Again the tides were such that I had to make quick work of my survey to avoid the 22 foot high tide. Luckily I was able to walk the 3.0 miles (used the tracking method on eBird) round trip in enough time to avoid the high waters. You could tell where the waves breached the berms and flooded over into the river. It would be interesting to see this in action, but not trapped by it! Those homes on the eroding bluff must have some great views of this action.
A Day at the Beach
Spent a late winter day at Homer’s Mariner’s Beach. The sun was shining, the wind was mild, and the tide was out – conditions couldn’t be much better. Doodlebug enjoyed the walk too.

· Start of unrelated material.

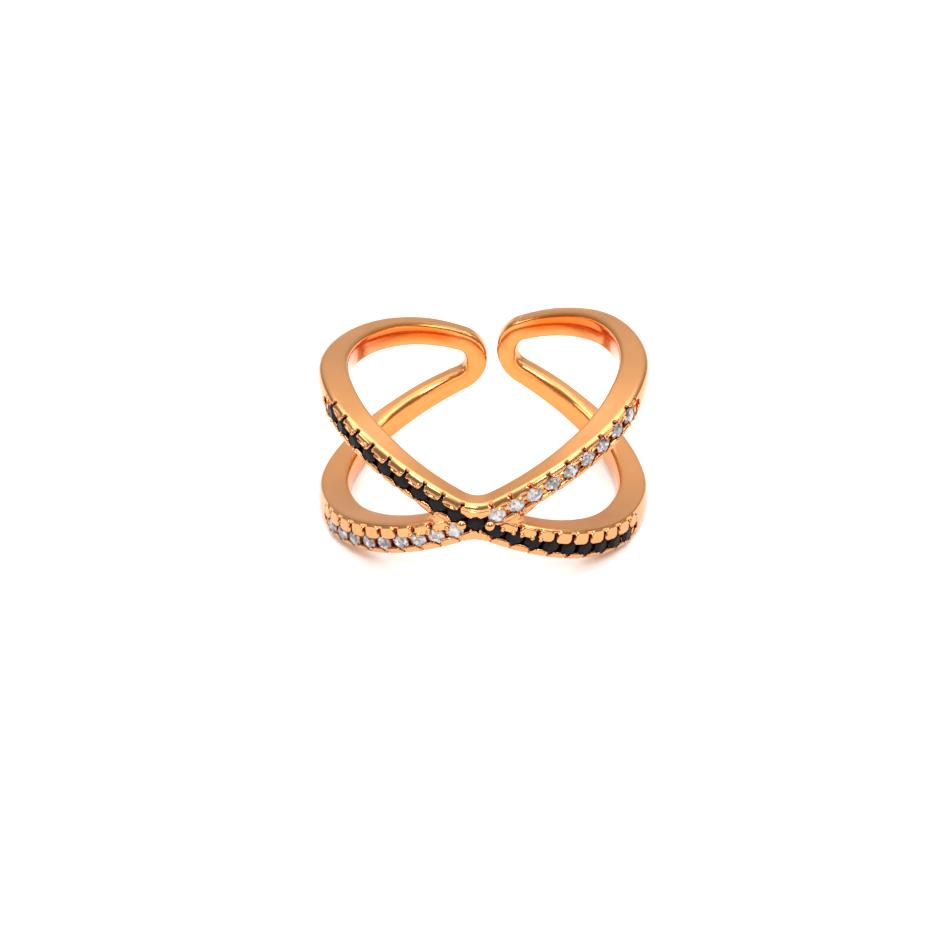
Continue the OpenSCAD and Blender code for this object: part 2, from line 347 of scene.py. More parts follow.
@dataclass(frozen=True)
class Seat:
    """One place on an arm's outer face, with axes along the strand, across it and straight out."""

    plan: RingPlan
    side: Side
    strand: Strand
    station: float
    shift: float = 0.0

    @property
    def lean(self) -> float:
        """Lean of the strand here, in radians."""
        return self.strand.value * math.atan(float(self.plan.arm_slope(np.array(self.station))))

    @property
    def centre(self) -> tuple[float, float, float]:
        """Place in the plan and height in space.

        Returns:
            The place's s, h and z.
        """
        lean = self.lean * self.strand.value
        s = self.station - math.sin(lean) * self.shift
        h = float(self.plan.arm_h(np.array(self.station))) + math.cos(lean) * self.shift
        s, h = self.side.value * s, self.strand.value * h
        return s, h, float(self.plan.height(np.array(s), np.array(h)))

    @property
    def face_r(self) -> float:
        """Radius of the outer face's middle here."""
        return float(self.plan.outer_r(self.station))

    @property
    def half(self) -> float:
        """Half the band's width here."""
        return float(self.plan.width(self.station)) / 2

    @property
    def is_upper(self) -> bool:
        """Whether the place is on an upper strand, as the crossing's is too."""
        return self.strand is Strand.UPPER

    def drop(self, across: Array | float) -> Array | float:
        """How far the crowned face lies below its middle, across from this place."""
        return self.plan.crown * np.minimum(1.0, np.abs(across + self.shift) / self.half) ** 2

    def rows_near(self, s: Array, z: Array, reach: float) -> Array:
        """Rows of points that lie within reach of this place."""
        centre_s, _, centre_z = self.centre
        return np.flatnonzero((np.abs(s - centre_s) < reach) & (np.abs(z - centre_z) < reach))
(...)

A Day Spent in Search of a Woodpecker … or two
On 29 December we went to the Calvin and Coyle trail in Homer in search of the American Three-toed and Black-backed Woodpeckers. Before starting out on the trail, I heard a pik or was it a pek sound – definitely a woodpecker’s call. But which one remained a mystery. Not that it mattered because the bird was in flight and moving fast. All I saw was movement. I couldn’t even tell if it was a bird. The overcast lighting was not the best. Needless to say we didn’t see either woodpecker. In fact, it was pretty quiet. We thought we would see a Brown Creeper, but got skunked there too. Only three different species were observed or heard, and those were primarily at the trailhead: Boreal Chickadee (my favorite chickadee), Pine Siskin, and Red-breasted Nuthatch (heard only).

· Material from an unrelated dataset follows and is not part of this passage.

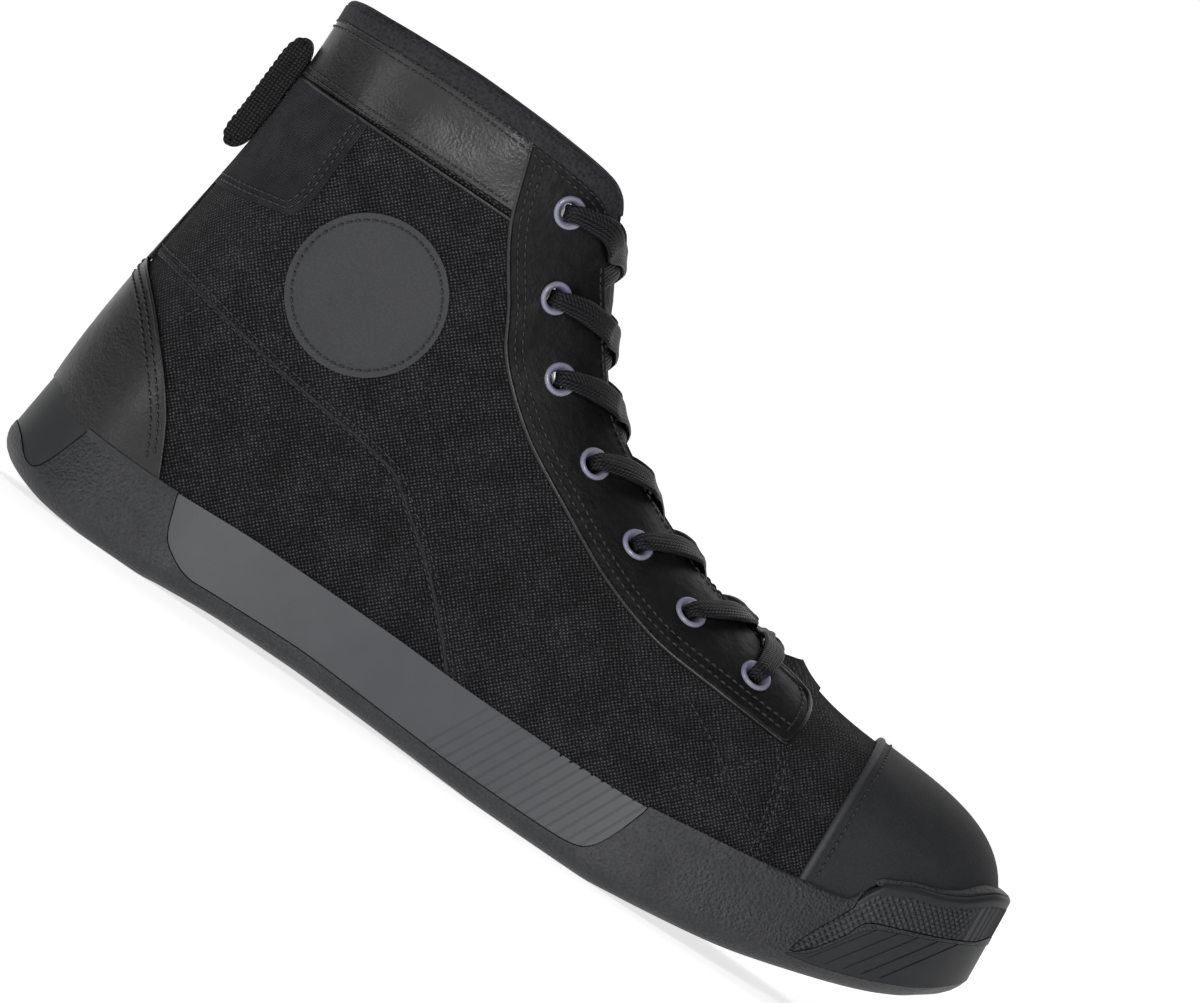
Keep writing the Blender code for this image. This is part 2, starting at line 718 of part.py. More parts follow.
def tongue():
    """The tongue: a padded sheet under both edges of the throat, sewn in ahead of the throat's foot."""
    face = -UPPER_WALL - QUARTER_STEP - TONGUE_GAP
    stations = (3.0, 4.0, 5.0, 5.5, 6.0, 6.5, 7.0, 7.5, 8.0, 8.5)
    spans = (0.0, 0.2, 0.4, 0.6, 0.8, 1.0)
    rings = []

    def ahead(share):
        """A row under the vamp, in an arc ahead of the throat's foot."""
        row = []
        for step in range(len(spans) + 2):
            t = TONGUE_SPREAD * (1 - 2 * step / (len(spans) + 1)) % ROUND
            row.append([skin(t, share, lift) for lift in (face, face - TONGUE_THICKNESS)])
        return row

    def across(t):
        """A row from under one edge of the throat to under the other."""
        row = []
        layers = (face, face - TONGUE_THICKNESS)
        under = rim_share(t)
        under = under + ROWS[-2] * (1.0 - under)
        row.append([skin(t, under, lift) for lift in layers])
        for v in spans:
            row.append([bridge(t, v, lift, lift) for lift in layers])
        row.append([skin(ROUND - t, under, lift) for lift in layers])
        return row

    for row in [ahead(share) for share in TONGUE_AHEAD] + [across(t) for t in stations]:
        rings.append([pair[0] for pair in row] + [pair[1] for pair in row][::-1])
    return tube("tongue", rings, "leather", turned=(0,))


def disc(centre, normal, radius, sides):
    """A ring of points round a centre, square to a direction."""
    normal = normal / np.linalg.norm(normal)
    first = np.cross(normal, (0.0, 1.0, 0.35))
    first = first / np.linalg.norm(first)
    second = np.cross(normal, first)
    angles = [2 * math.pi * k / sides for k in range(sides)]
    return [centre + radius * (math.cos(a) * first + math.sin(a) * second) for a in angles]


def eyelet_place(row, side):
    x, z = EYELETS[row]
    t, h = locate(x * OUTSOLE_LENGTH, z * BOOT_HEIGHT, side)
    return skin(t, h, EYESTAY_FACE), outward(wall, t, h)


def eyelet(name, place, normal):
    """A ring with a rolled flange over the eyestay and a barrel through the wall."""
    barrel = EYELET_BORE_RADIUS + EYELET_BARREL_WALL
    flange = EYELET_FLANGE_RADIUS
    depth = EYESTAY_FACE + UPPER_WALL + GAP
    profile = (
        (EYELET_BORE_RADIUS, -depth),
        (0.5 * (EYELET_BORE_RADIUS + barrel), GAP + EYELET_FLANGE_RISE),
        (flange, GAP + 0.15),
        (barrel, GAP),
        (barrel, -depth),
    )
    rings = [disc(place + lift * normal, normal, radius, EYELET_SIDES) for radius, lift in profile]
    return tube(name, rings, "eyelet", loop=True)


def eyelet_hole(place, normal):
    radius = EYELET_BORE_RADIUS + EYELET_BARREL_WALL + GAP
    rings = [disc(place + lift * normal, normal, radius, EYELET_SIDES) for lift in (-HOLE_REACH, CUT_REACH)]
    return tube("hole", rings, "eyelet")


def strip(name, centres, normals, widths, finish, thickness):
    """A flat band along a row of points."""
    rings = []
    for k, centre in enumerate(centres):
        ahead = centres[min(k + 1, len(centres) - 1)]
        behind = centres[max(k - 1, 0)]
        along = (ahead - behind) / np.linalg.norm(ahead - behind)
        across = np.cross(normals[k], along)
        across = across / np.linalg.norm(across)
        lift = np.cross(along, across) * thickness
        half = 0.5 * widths[k] * across
        rings.append([centre - half, centre + half, centre + half + lift, centre - half + lift])
    return tube(name, rings, finish)


def sheet_point(side, t, v, lift):
    """A point over the throat, with v measured from the edge on one side of the foot."""
    if side < 0:
        return bridge(t, v, lift, lift)
    return bridge(ROUND - t, v, lift, lift)


def sheet_normal(side, t, v):
    """The upward normal of the sheet that spans the throat."""
    along = sheet_point(side, t + 0.05, v, 0.0) - sheet_point(side, t - 0.05, v, 0.0)
    across = sheet_point(side, t, v + 0.02, 0.0) - sheet_point(side, t, v - 0.02, 0.0)
    normal = np.cross(across, along) * -side
    normal = normal / np.linalg.norm(normal)
    return normal if normal[2] + 0.5 * normal[0] > 0 else -normal


def edge_station(row, side):
    """The station of the throat's edge that lies nearest to an eyelet."""
    place, normal = eyelet_place(row, side)
    stations = np.arange(3.0, HEEL_STATION - 4.0, 0.02)
    gaps = [np.linalg.norm(top_edge(s if side < 0 else ROUND - s) - place) for s in stations]
    return float(stations[int(np.argmin(gaps))])


def over_eyestay(row, side, station):
    """The first points of a lace run: over the eyelet, then along the eyestay to the throat's edge."""
    x, z = EYELETS[row]
    t, h = locate(x * OUTSOLE_LENGTH, z * BOOT_HEIGHT, side)
    goal = station if side < 0 else ROUND - station
    centres, normals = [], []
    for share in (0.0, 0.5, 0.85):
        here = (t + (goal - t) * share, h + (1.0 - h) * share)
        lift = EYESTAY_FACE + LACE_OVER_FLANGE
        centres.append(skin(*here, lift))
        normals.append(outward(wall, *here))
    return centres, normals


def lace_run(name, row, side, route):
    """One run of lace from an eyelet along rows of station, share across the throat and lift."""
    centres, normals = over_eyestay(row, side, route[0][0])
    centres += [sheet_point(side, *step) for step in route]
    normals += [sheet_normal(side, t, v) for t, v, lift in route]
    widths = [LACE_START_SHARE * LACE_WIDTH] + [LACE_WIDTH] * (len(centres) - 1)
    return strip(name, centres, normals, widths, "webbing", LACE_THICKNESS)


def lace_cross(row):
    """Two lace runs that go down from a pair of eyelets and cross on the tongue, joined where they meet."""
    runs = []
    for side in (-1.0, 1.0):
        start, goal = edge_station(row, side), edge_station(row + 1, side)
        rise = FOOT_RISE if row == len(EYELETS) - 2 else 0.0
        route = []
        for share, lift in CROSS_ROUTE:
            lift += rise * min(2 * share, 1.0)
            route.append((start + (goal - start) * (0.30 + 0.60 * share), share, lift))
        runs.append(lace_run(f"lace_cross_{row + 1}", row, side, route))
    return combine(runs[0], runs[1], "UNION")


def lace_bar():
    """The straight run across the foot of the throat, from one last eyelet to the other."""
    row = len(EYELETS) - 1
    low = edge_station(row, -1.0)
    over = [sheet_point(-1.0, low, v, lift) for v, lift in BAR_ROUTE]
    normals = [sheet_normal(-1.0, low, v) for v, lift in BAR_ROUTE]
    start, start_normals = over_eyestay(row, -1.0, low)
    end, end_normals = over_eyestay(row, 1.0, low)
    centres = start + over + end[::-1]
    normals = start_normals + normals + end_normals[::-1]
    end_width = LACE_START_SHARE * LACE_WIDTH
    widths = [end_width] + [LACE_WIDTH] * (len(centres) - 2) + [end_width]
    return strip("lace_bar", centres, normals, widths, "webbing", LACE_THICKNESS)


def heel_x(z, lift):
    """How far back the upper's heel reaches at a height."""
    low, high = 0.0, 1.0
    for _ in range(30):
        middle = 0.5 * (low + high)
        if wall(HEEL_STATION, middle)[2] < z:
            low = middle
        else:
            high = middle
    return skin(HEEL_STATION, low, lift)[0]


def pull_loop():
    """A folded webbing loop that stands on the heel strip."""
    path = []
    for off, z in LOOP_PATH:
        z = z * BOOT_HEIGHT
        x = heel_x(z, EYESTAY_FACE + GAP) - 0.5 * LOOP_WEBBING - off * LOOP_DEPTH
        path.append(np.array((x, z)))
    rings = []
    for k, point in enumerate(path):
        along = path[(k + 1) % len(path)] - path[k - 1]
        out = np.array((along[1], -along[0])) / np.hypot(*along) * 0.5 * LOOP_WEBBING
        ring = []
        for sign, y in ((1, -0.5), (1, 0.5), (-1, 0.5), (-1, -0.5)):
            edge = point + sign * out
            ring.append((edge[0], y * LOOP_WIDTH, edge[1]))
        rings.append(ring)
    return tube("pull_loop", rings, "webbing", loop=True)


def ankle_patch():
    """A round patch over the ankle on the outer side."""
    x, z = PATCH_CENTRE[0] * OUTSOLE_LENGTH, PATCH_CENTRE[1] * BOOT_HEIGHT
    angles = [2 * math.pi * k / 24 for k in range(24)]
    circle = [(x + PATCH_RADIUS * math.cos(a), z + PATCH_RADIUS * math.sin(a)) for a in angles]
    return overlay("ankle_patch", [(circle, -BALL_WIDTH, -1.5, "INTERSECT")], "patch")


def main():
    for thing in list(bpy.data.objects):
        bpy.data.objects.remove(thing)
    wide = BALL_WIDTH
    tall = 1.3 * BOOT_HEIGHT
    long = 1.2 * OUTSOLE_LENGTH

    sole = cupsole()
    body = upper()
    insole()
    tongue()

    # Toe cap, heel counter and collar band
    edge = side_curve(CAP_EDGE, BOOT_HEIGHT, 2)
    overlay("toe_cap", [(edge + [(long, -10.0), (long, tall)], -wide, wide, "INTERSECT")], "cap")
    edge = side_curve(COUNTER_EDGE, BOOT_HEIGHT)
    counter = [(-20.0, 0.0), (-20.0, edge[0][1])] + edge
    overlay("heel_counter", [(counter, -wide, wide, "INTERSECT")], "leather")
    rear = side_curve(EYESTAY_BACK, BOOT_HEIGHT)
    seam = COLLAR_SEAM * BOOT_HEIGHT
    band_end = [(x - GAP, z) for x, z in rear if z > seam - 1.0]
    band = [(-20.0, seam), (-20.0, tall), (band_end[0][0], tall)] + band_end
    overlay("collar_band", [(band, -wide, wide, "INTERSECT")], "leather")

    # Eyestays, with the eyelet holes through them and the upper
    toe_end = side_curve(EYESTAY_TOE, BOOT_HEIGHT)
    front = rear + toe_end + [(long * 0.5, tall), (rear[0][0], tall)]
    for label, side in (("outer", -1.0), ("inner", 1.0)):
        span = (side * wide, side * 1.5)
        eyestay = overlay(f"eyestay_{label}", [(front, *span, "INTERSECT")], "leather")
        for row in range(len(EYELETS)):
            place, normal = eyelet_place(row, side)
            hole = eyelet_hole(place, normal)
            combine(eyestay, hole, "DIFFERENCE", keep_tool=True)
            combine(body, hole, "DIFFERENCE")
            eyelet(f"eyelet_{label}_{row + 1}", place, normal)

    # Inserts of the sole
    panel = side_curve(PANEL_EDGE, SIDEWALL_HEIGHT)
    for label, side in (("outer", -1.0), ("inner", 1.0)):
        piece = insert(f"side_panel_{label}", sole, panel, (side * wide, side * 1.0), "insert")
        grooves(piece, side)
    bumper = side_curve(BUMPER_EDGE, SIDEWALL_HEIGHT)
    bumper += [(0.872 * OUTSOLE_LENGTH, tall), (long, tall), (long, bumper[0][1])]
    insert("toe_bumper", sole, bumper, (-wide, wide), "rubber")
    heel = side_curve(HEEL_INSERT_EDGE, SIDEWALL_HEIGHT, 2)
    heel += [(heel[-1][0], tall), (heel[0][0], tall)]
    insert("heel_bumper", sole, heel, (-wide, wide), "rubber")
    tread(sole)

    # Patch, heel webbing and laces
    ankle_patch()
    low, high = edge[0][1] + GAP, seam - GAP
    span = [(-20.0, low), (0.2 * long, low), (0.2 * long, high), (-20.0, high)]
    overlay("heel_strip", [(span, -0.5 * LOOP_WIDTH, 0.5 * LOOP_WIDTH, "INTERSECT")], "webbing")
    pull_loop()
    for row in range(len(EYELETS) - 1):
        lace_cross(row)
    lace_bar()


main()
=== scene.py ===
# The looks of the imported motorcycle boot: a canvas upper with leather overlays on a rubber cupsole.
# Lengths are in millimetres, x from the back of the heel along the boot, y across it with the outer side
# at -y, and z above the ground. A table holds shares of the sizes that its heading gives.

import math

import bpy
import numpy as np
from mathutils import Matrix, Vector


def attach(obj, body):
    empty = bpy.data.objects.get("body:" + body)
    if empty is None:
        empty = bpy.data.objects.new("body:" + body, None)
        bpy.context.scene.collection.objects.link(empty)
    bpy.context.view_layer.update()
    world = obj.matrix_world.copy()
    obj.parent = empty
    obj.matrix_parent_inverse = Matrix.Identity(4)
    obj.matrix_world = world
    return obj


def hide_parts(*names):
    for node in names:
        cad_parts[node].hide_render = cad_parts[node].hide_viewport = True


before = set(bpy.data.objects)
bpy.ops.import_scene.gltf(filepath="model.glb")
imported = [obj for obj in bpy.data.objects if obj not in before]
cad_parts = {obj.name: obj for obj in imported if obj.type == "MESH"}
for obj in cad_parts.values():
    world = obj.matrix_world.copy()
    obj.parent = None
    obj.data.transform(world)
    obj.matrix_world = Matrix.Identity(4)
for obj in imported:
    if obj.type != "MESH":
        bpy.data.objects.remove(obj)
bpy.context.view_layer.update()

MM = 0.001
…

While the birding wasn’t the best, it was nice to be outside. During the short hike – we did walk out on the trail about a half mile – I decided for a New Year’s Resolution (or goal), I want to bird at least one day per week. During the winter, when I’m at home, I don’t do much birding. I miss it. And when I saw bird at least one day per week I don’t mean checking the birds out at my feeder or on my daily walks with the dog. Wish me luck.
I need to be sure and come back here at least once a month next year to bird. Good birding in the spring when the migrants return. And who said migrants are bad?